# Entries with model source code
□ □ □ □

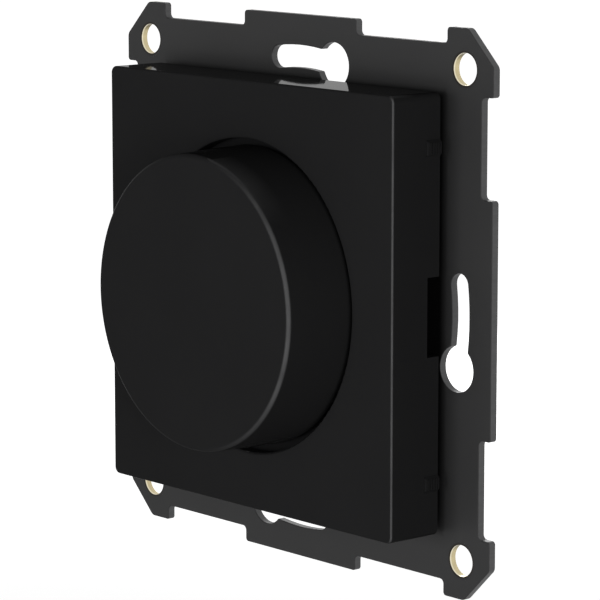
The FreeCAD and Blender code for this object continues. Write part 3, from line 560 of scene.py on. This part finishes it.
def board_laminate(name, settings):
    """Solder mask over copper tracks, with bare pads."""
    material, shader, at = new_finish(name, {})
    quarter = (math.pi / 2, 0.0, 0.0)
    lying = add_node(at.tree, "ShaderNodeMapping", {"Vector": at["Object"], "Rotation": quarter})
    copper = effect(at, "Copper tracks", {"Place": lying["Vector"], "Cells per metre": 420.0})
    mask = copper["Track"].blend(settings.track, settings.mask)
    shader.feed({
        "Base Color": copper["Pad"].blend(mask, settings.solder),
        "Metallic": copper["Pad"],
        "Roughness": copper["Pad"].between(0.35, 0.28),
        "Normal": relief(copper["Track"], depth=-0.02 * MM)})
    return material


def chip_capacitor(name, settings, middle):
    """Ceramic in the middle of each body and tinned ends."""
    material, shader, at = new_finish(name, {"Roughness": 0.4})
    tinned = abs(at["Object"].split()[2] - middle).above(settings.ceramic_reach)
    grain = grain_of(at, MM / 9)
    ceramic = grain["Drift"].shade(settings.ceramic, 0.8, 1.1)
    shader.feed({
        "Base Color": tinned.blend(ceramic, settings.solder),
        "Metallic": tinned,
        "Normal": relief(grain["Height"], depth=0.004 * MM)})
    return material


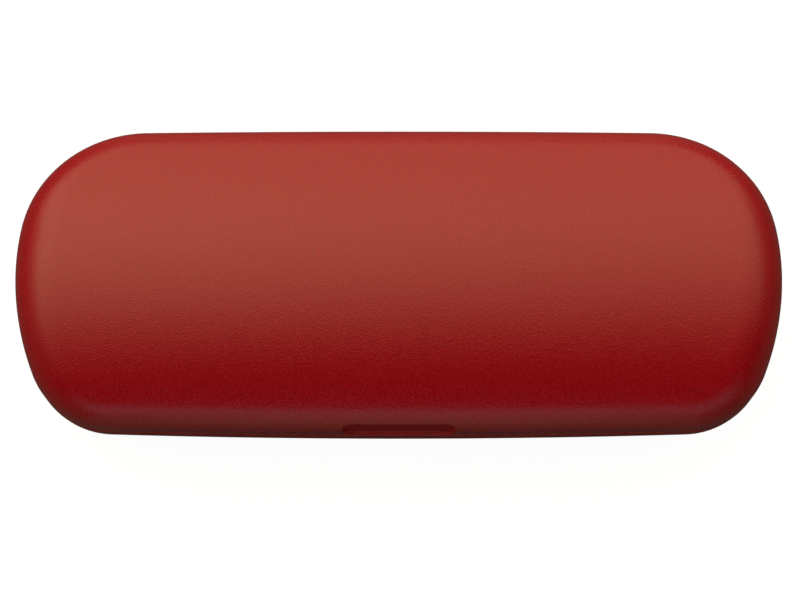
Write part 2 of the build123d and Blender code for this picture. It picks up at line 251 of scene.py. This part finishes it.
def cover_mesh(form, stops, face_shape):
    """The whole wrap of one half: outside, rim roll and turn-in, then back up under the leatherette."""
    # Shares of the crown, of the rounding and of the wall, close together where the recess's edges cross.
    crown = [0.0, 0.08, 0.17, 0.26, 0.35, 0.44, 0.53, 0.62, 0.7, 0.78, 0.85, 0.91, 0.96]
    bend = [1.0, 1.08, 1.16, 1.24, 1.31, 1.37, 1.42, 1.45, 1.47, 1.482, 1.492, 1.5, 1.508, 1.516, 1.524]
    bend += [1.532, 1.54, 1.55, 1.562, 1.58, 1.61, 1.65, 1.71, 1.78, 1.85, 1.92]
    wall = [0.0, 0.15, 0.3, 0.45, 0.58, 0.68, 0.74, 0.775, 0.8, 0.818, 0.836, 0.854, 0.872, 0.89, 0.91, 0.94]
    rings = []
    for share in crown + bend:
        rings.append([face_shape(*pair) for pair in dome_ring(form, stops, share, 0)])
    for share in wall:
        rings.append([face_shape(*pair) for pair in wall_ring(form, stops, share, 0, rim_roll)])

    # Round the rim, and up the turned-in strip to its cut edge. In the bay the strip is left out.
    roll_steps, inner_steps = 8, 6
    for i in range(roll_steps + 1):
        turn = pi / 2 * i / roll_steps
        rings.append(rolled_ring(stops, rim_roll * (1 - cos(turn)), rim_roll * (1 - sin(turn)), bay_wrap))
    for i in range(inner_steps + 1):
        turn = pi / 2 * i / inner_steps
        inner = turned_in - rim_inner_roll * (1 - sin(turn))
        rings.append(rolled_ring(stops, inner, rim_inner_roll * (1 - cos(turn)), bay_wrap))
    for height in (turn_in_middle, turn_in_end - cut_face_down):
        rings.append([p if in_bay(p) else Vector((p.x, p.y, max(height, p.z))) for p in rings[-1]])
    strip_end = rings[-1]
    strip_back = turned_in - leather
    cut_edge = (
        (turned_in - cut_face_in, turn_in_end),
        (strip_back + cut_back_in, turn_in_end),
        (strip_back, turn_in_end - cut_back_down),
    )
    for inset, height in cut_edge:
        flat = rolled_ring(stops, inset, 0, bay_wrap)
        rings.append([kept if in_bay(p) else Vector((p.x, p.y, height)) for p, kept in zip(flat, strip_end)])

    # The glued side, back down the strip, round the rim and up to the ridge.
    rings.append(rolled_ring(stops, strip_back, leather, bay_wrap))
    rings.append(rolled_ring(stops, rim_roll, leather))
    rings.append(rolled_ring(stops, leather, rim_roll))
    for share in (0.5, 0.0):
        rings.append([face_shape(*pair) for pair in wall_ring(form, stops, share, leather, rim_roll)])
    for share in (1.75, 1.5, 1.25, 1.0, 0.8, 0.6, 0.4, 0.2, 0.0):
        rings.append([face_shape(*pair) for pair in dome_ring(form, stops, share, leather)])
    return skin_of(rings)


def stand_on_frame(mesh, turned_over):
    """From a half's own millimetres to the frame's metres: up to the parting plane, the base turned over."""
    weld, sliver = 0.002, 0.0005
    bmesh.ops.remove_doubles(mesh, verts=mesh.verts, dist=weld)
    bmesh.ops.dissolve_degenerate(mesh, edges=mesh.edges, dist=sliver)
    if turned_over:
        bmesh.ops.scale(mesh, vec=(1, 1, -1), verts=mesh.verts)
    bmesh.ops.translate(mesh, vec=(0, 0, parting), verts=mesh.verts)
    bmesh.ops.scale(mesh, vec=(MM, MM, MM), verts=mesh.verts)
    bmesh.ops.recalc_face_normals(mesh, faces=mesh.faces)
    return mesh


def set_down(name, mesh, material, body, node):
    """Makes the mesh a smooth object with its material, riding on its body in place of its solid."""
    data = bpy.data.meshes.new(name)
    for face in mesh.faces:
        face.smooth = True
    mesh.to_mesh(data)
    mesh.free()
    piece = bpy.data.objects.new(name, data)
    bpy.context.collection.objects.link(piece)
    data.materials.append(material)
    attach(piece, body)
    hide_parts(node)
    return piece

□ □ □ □

Write out every line of the records exactly.

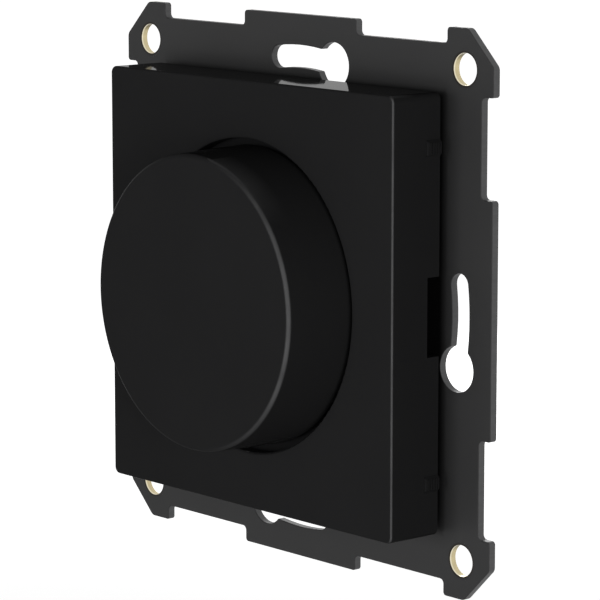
The FreeCAD and Blender code for this object continues. Write part 3, from line 560 of scene.py on. This part finishes it.
def board_laminate(name, settings):
    """Solder mask over copper tracks, with bare pads."""
    material, shader, at = new_finish(name, {})
    quarter = (math.pi / 2, 0.0, 0.0)
    lying = add_node(at.tree, "ShaderNodeMapping", {"Vector": at["Object"], "Rotation": quarter})
    copper = effect(at, "Copper tracks", {"Place": lying["Vector"], "Cells per metre": 420.0})
    mask = copper["Track"].blend(settings.track, settings.mask)
    shader.feed({
        "Base Color": copper["Pad"].blend(mask, settings.solder),
        "Metallic": copper["Pad"],
        "Roughness": copper["Pad"].between(0.35, 0.28),
        "Normal": relief(copper["Track"], depth=-0.02 * MM)})
    return material


def chip_capacitor(name, settings, middle):
    """Ceramic in the middle of each body and tinned ends."""
    material, shader, at = new_finish(name, {"Roughness": 0.4})
    tinned = abs(at["Object"].split()[2] - middle).above(settings.ceramic_reach)
    grain = grain_of(at, MM / 9)
    ceramic = grain["Drift"].shade(settings.ceramic, 0.8, 1.1)
    shader.feed({
        "Base Color": tinned.blend(ceramic, settings.solder),
        "Metallic": tinned,
        "Normal": relief(grain["Height"], depth=0.004 * MM)})
    return material


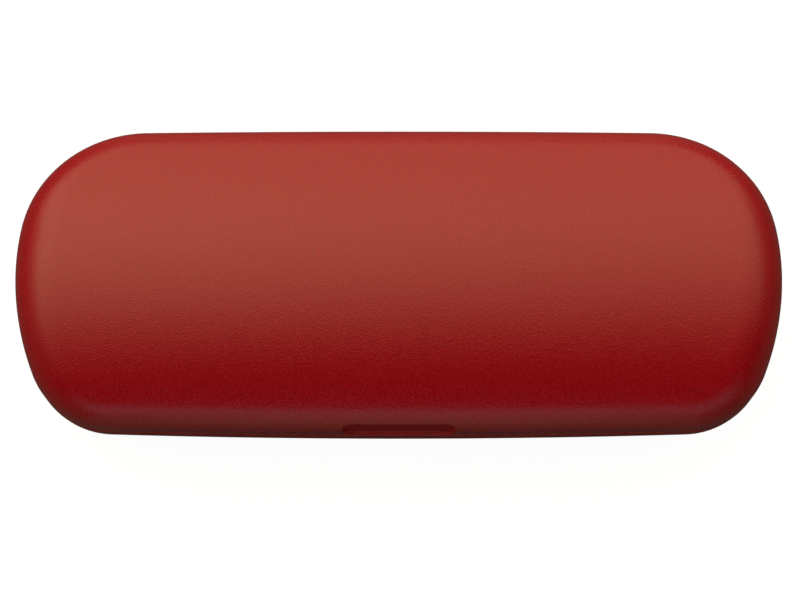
Write part 2 of the build123d and Blender code for this picture. It picks up at line 251 of scene.py. This part finishes it.
def cover_mesh(form, stops, face_shape):
    """The whole wrap of one half: outside, rim roll and turn-in, then back up under the leatherette."""
    # Shares of the crown, of the rounding and of the wall, close together where the recess's edges cross.
    crown = [0.0, 0.08, 0.17, 0.26, 0.35, 0.44, 0.53, 0.62, 0.7, 0.78, 0.85, 0.91, 0.96]
    bend = [1.0, 1.08, 1.16, 1.24, 1.31, 1.37, 1.42, 1.45, 1.47, 1.482, 1.492, 1.5, 1.508, 1.516, 1.524]
    bend += [1.532, 1.54, 1.55, 1.562, 1.58, 1.61, 1.65, 1.71, 1.78, 1.85, 1.92]
    wall = [0.0, 0.15, 0.3, 0.45, 0.58, 0.68, 0.74, 0.775, 0.8, 0.818, 0.836, 0.854, 0.872, 0.89, 0.91, 0.94]
    rings = []
    for share in crown + bend:
        rings.append([face_shape(*pair) for pair in dome_ring(form, stops, share, 0)])
    for share in wall:
        rings.append([face_shape(*pair) for pair in wall_ring(form, stops, share, 0, rim_roll)])

    # Round the rim, and up the turned-in strip to its cut edge. In the bay the strip is left out.
    roll_steps, inner_steps = 8, 6
    for i in range(roll_steps + 1):
        turn = pi / 2 * i / roll_steps
        rings.append(rolled_ring(stops, rim_roll * (1 - cos(turn)), rim_roll * (1 - sin(turn)), bay_wrap))
    for i in range(inner_steps + 1):
        turn = pi / 2 * i / inner_steps
        inner = turned_in - rim_inner_roll * (1 - sin(turn))
        rings.append(rolled_ring(stops, inner, rim_inner_roll * (1 - cos(turn)), bay_wrap))
    for height in (turn_in_middle, turn_in_end - cut_face_down):
        rings.append([p if in_bay(p) else Vector((p.x, p.y, max(height, p.z))) for p in rings[-1]])
    strip_end = rings[-1]
    strip_back = turned_in - leather
    cut_edge = (
        (turned_in - cut_face_in, turn_in_end),
        (strip_back + cut_back_in, turn_in_end),
        (strip_back, turn_in_end - cut_back_down),
    )
    for inset, height in cut_edge:
        flat = rolled_ring(stops, inset, 0, bay_wrap)
        rings.append([kept if in_bay(p) else Vector((p.x, p.y, height)) for p, kept in zip(flat, strip_end)])

    # The glued side, back down the strip, round the rim and up to the ridge.
    rings.append(rolled_ring(stops, strip_back, leather, bay_wrap))
    rings.append(rolled_ring(stops, rim_roll, leather))
    rings.append(rolled_ring(stops, leather, rim_roll))
    for share in (0.5, 0.0):
        rings.append([face_shape(*pair) for pair in wall_ring(form, stops, share, leather, rim_roll)])
    for share in (1.75, 1.5, 1.25, 1.0, 0.8, 0.6, 0.4, 0.2, 0.0):
        rings.append([face_shape(*pair) for pair in dome_ring(form, stops, share, leather)])
    return skin_of(rings)


def stand_on_frame(mesh, turned_over):
    """From a half's own millimetres to the frame's metres: up to the parting plane, the base turned over."""
    weld, sliver = 0.002, 0.0005
    bmesh.ops.remove_doubles(mesh, verts=mesh.verts, dist=weld)
    bmesh.ops.dissolve_degenerate(mesh, edges=mesh.edges, dist=sliver)
    if turned_over:
        bmesh.ops.scale(mesh, vec=(1, 1, -1), verts=mesh.verts)
    bmesh.ops.translate(mesh, vec=(0, 0, parting), verts=mesh.verts)
    bmesh.ops.scale(mesh, vec=(MM, MM, MM), verts=mesh.verts)
    bmesh.ops.recalc_face_normals(mesh, faces=mesh.faces)
    return mesh


def set_down(name, mesh, material, body, node):
    """Makes the mesh a smooth object with its material, riding on its body in place of its solid."""
    data = bpy.data.meshes.new(name)
    for face in mesh.faces:
        face.smooth = True
    mesh.to_mesh(data)
    mesh.free()
    piece = bpy.data.objects.new(name, data)
    bpy.context.collection.objects.link(piece)
    data.materials.append(material)
    attach(piece, body)
    hide_parts(node)
    return piece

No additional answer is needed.